Alfonso Cuarón's Roma is a masterpiece about remembering the past: EW Telluride review

Is there anything Alfonso Cuarón can’t do? Is there any style of film he can’t tackle and master? What other director, in four straight films, could hopscotch from the intimacy of Y Tu Mamá También to the franchise imperatives of a Harry Potter movie to the daredevil dystopian magic-trick of Children of Men, all topped off by taking us to the heavens and back in Gravity? He seems to be constitutionally incapable of repeating himself. That streak continues with his latest, most personal, and I’d argue greatest film, Roma, which made its U.S. debut this weekend at the Telluride Film Festival.

Despite its seeming Italianate title, Roma is a deeply felt and soul-baring autobiographical love letter from Cuarón to the middle-class Mexico City neighborhood of his childhood (the neighborhood was called Roma). The film is shot in the dreamy black-and-white of a long-lost home movie or a neo-realist Vittorio De Sica film. While it primarily revolves around the story of Cuarón’s family in the early ‘70s when he was growing up, it’s also about a slower way of life, a culture in the midst of unrest, and most of all, a woman who became a sort of second mother to him and his siblings while his parents were secretly splitting up.

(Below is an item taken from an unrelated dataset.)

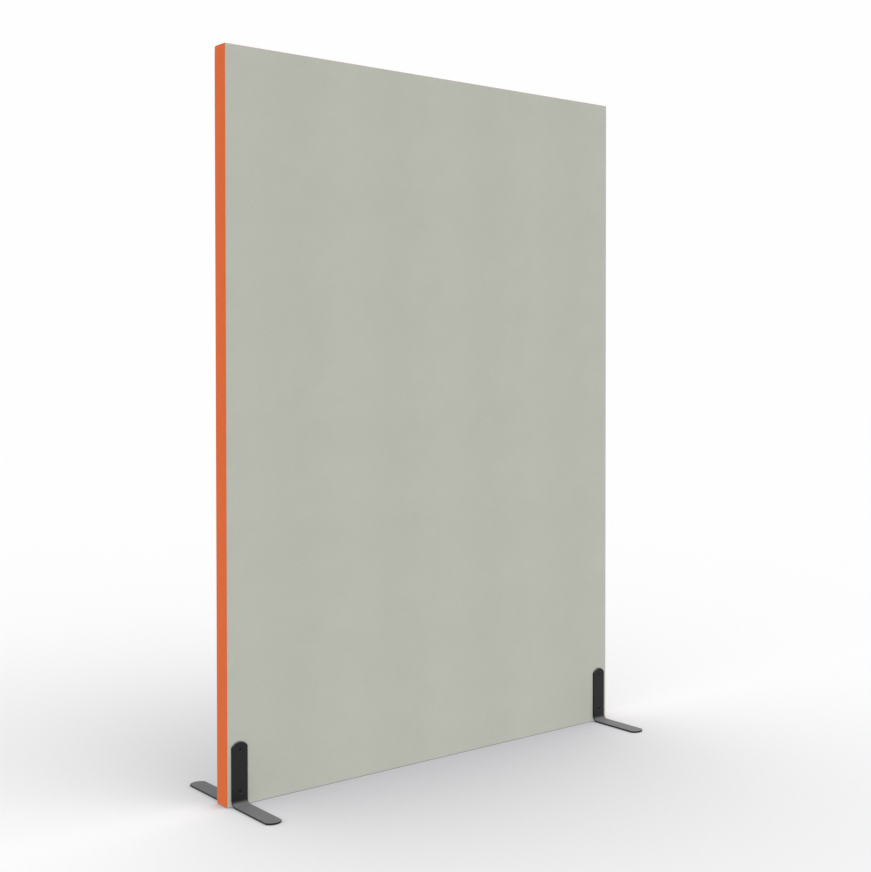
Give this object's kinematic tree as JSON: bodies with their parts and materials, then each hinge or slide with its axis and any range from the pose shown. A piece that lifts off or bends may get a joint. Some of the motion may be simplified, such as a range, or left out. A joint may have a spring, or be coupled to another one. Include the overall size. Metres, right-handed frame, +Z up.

Played by Yalitza Aparicio, a non-actor who makes a dazzlingly soulful debut, Cleo is the family’s maid, nanny, confidant, and tireless all-around dispenser of comfort (the rest of the cast apart from the mother, Sofiá, played by Marina de Tavira, are non-actors). The bond between Cleo and the family is both unspoken and deeply felt in every frame of this gorgeously compassionate film. She is the family’s servant, yes, but she’s also its loyal protector and, in a way, the glue that holds it together. Roma may only span a year or so, but somehow in that year is the entirety of life itself – its small, fleeting moments of joy and longer, more poignant stretches of heartbreak.

Cuarón’s film has been called a “memory play,” and that feels about right. It starts off slowly, but once you sync up with its rhythm, you’ll be locked in. Like Italian maestro Federico Fellini’s epics about his childhood in Rimini, Amarcord and Roma (a nice coincidence, that), Cuarón’s film is about the senses he still recalls from his youth — the earliest sights, sounds, and smells that seem to have left an impression that he’s never been able to shake.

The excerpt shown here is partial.